SHORT PROBLEM – Go through the records and show each line where the word "parts" occurs.

PROVIDED RECORDS –
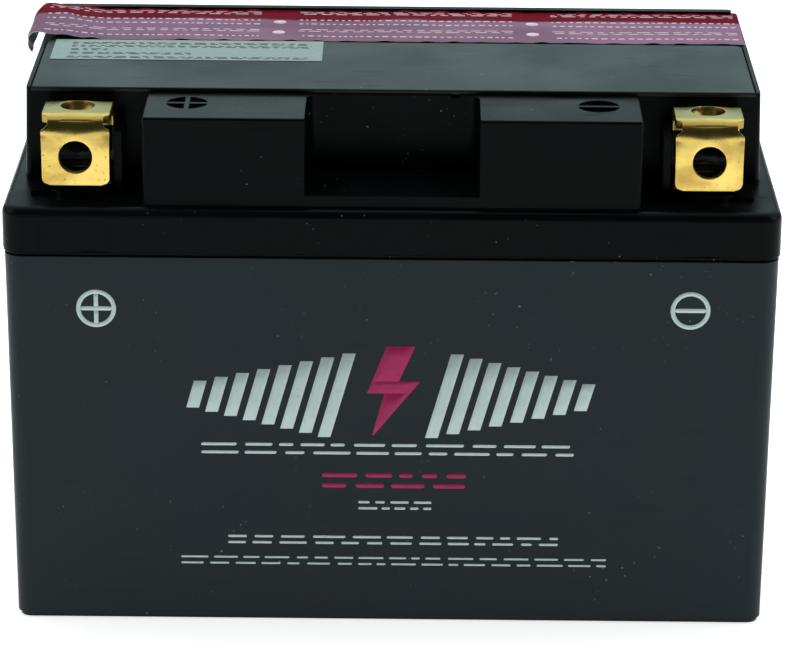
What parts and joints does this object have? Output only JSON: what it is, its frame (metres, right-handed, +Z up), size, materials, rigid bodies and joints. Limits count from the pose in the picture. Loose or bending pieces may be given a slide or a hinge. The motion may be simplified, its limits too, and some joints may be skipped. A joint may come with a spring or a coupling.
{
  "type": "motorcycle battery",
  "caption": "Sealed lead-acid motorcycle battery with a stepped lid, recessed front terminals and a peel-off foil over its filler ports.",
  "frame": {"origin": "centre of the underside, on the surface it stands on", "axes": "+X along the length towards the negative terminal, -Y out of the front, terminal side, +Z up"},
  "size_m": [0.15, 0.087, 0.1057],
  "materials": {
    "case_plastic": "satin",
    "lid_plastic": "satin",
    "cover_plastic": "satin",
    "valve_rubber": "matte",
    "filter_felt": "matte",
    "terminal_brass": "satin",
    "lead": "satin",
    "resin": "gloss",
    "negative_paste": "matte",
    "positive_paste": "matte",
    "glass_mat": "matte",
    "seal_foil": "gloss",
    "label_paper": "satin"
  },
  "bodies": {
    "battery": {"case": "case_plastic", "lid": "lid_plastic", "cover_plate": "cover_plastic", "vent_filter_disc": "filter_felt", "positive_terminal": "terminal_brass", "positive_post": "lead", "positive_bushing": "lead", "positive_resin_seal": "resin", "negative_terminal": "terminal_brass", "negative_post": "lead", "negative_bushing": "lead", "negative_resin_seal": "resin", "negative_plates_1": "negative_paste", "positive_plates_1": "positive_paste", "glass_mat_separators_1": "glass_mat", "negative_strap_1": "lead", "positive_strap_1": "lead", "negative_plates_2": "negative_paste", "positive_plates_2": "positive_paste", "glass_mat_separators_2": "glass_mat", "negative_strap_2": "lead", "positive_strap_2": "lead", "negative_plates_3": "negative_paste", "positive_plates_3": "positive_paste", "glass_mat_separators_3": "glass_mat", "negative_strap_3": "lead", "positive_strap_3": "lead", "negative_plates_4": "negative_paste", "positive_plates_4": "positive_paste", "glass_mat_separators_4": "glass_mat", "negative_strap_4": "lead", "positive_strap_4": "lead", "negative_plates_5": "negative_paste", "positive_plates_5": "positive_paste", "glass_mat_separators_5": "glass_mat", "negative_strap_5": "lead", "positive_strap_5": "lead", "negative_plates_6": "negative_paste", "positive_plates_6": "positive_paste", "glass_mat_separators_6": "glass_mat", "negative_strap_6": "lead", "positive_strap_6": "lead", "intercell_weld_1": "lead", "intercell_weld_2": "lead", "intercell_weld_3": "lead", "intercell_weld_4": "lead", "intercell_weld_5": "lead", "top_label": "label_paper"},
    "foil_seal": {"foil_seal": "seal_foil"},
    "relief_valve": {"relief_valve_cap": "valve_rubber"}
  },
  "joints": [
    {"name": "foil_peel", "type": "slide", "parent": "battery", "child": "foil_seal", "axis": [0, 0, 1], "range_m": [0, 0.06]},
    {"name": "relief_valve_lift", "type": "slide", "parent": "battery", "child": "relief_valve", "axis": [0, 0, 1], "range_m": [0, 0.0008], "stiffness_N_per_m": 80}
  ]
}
* * *
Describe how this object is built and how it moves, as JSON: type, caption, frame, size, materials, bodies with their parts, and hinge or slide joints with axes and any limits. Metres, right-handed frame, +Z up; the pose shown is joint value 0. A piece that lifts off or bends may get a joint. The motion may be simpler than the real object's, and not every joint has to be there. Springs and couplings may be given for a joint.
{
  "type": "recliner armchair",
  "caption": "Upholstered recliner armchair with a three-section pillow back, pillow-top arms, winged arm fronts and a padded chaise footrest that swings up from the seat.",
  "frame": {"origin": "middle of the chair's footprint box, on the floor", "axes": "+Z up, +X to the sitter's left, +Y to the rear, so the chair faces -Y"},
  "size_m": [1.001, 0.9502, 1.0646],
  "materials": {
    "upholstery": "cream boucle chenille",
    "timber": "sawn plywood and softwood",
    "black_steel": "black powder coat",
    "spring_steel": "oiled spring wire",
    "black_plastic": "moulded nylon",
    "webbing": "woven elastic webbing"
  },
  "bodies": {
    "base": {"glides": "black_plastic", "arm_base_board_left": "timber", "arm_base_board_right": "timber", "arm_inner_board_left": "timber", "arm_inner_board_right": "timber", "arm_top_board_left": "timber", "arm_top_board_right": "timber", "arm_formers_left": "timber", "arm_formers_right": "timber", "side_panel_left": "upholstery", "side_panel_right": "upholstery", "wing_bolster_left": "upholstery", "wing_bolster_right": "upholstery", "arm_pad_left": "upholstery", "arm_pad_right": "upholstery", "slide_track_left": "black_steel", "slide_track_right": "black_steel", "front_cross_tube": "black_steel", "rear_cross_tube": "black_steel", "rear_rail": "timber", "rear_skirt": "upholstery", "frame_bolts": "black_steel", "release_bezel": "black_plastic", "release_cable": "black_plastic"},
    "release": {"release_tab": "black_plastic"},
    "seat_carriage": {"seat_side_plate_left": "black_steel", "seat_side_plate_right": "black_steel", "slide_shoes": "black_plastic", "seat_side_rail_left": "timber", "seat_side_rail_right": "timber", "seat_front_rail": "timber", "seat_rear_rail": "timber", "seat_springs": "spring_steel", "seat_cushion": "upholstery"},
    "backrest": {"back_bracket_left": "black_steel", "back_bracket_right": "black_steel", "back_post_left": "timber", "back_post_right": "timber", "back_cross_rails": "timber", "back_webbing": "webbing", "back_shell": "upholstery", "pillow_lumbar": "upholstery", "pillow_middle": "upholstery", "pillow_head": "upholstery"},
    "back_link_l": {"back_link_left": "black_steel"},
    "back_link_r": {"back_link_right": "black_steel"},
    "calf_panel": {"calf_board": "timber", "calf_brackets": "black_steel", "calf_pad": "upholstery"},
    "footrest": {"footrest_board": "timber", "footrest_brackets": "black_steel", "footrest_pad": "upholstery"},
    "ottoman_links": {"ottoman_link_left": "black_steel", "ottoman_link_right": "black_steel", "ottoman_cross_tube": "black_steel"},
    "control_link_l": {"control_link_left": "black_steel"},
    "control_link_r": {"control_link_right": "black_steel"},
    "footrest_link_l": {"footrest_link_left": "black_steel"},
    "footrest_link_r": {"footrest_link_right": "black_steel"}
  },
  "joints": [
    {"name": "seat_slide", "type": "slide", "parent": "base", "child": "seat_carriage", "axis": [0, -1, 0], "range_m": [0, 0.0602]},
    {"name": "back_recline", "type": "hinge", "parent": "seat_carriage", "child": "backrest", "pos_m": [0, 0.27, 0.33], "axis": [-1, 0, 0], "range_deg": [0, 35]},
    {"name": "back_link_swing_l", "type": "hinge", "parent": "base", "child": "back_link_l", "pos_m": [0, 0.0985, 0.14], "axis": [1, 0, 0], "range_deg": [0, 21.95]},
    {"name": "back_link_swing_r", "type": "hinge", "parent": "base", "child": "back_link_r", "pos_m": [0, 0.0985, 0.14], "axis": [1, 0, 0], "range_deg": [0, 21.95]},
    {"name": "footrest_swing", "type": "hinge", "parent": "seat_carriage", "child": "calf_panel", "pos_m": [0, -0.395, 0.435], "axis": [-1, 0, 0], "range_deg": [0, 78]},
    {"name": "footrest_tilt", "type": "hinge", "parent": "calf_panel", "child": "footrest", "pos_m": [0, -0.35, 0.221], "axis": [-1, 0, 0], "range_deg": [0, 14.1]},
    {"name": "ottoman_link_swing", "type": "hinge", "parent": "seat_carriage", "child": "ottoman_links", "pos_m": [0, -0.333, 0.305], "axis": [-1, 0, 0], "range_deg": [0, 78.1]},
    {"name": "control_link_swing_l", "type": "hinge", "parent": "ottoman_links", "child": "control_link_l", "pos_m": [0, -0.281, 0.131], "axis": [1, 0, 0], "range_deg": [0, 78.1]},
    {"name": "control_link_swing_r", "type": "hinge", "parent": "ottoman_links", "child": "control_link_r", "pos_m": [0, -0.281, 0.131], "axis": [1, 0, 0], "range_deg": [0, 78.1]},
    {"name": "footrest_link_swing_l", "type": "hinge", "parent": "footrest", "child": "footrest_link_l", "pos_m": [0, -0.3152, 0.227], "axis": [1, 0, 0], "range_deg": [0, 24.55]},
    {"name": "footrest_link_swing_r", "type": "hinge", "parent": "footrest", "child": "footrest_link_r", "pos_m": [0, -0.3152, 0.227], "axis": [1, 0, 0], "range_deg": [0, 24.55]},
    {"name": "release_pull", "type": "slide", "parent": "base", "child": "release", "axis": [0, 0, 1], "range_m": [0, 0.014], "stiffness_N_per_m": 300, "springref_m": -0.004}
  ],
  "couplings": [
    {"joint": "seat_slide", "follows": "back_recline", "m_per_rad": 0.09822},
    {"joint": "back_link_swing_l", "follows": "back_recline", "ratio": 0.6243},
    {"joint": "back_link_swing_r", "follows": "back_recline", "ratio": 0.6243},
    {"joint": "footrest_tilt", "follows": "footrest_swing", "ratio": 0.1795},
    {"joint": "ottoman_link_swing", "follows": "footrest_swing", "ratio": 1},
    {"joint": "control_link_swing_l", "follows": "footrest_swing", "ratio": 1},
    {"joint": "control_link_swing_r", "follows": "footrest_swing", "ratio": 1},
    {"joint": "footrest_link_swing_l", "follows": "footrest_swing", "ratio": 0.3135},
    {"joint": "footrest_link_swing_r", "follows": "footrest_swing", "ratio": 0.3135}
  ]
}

THE REPLY –
What parts and joints does this object have? Output only JSON: what it is, its frame (metres, right-handed, +Z up), size, materials, rigid bodies and joints. Limits count from the pose in the picture. Loose or bending pieces may be given a slide or a hinge. The motion may be simplified, its limits too, and some joints may be skipped. A joint may come with a spring or a coupling.
Describe how this object is built and how it moves, as JSON: type, caption, frame, size, materials, bodies with their parts, and hinge or slide joints with axes and any limits. Metres, right-handed frame, +Z up; the pose shown is joint value 0. A piece that lifts off or bends may get a joint. The motion may be simpler than the real object's, and not every joint has to be there. Springs and couplings may be given for a joint.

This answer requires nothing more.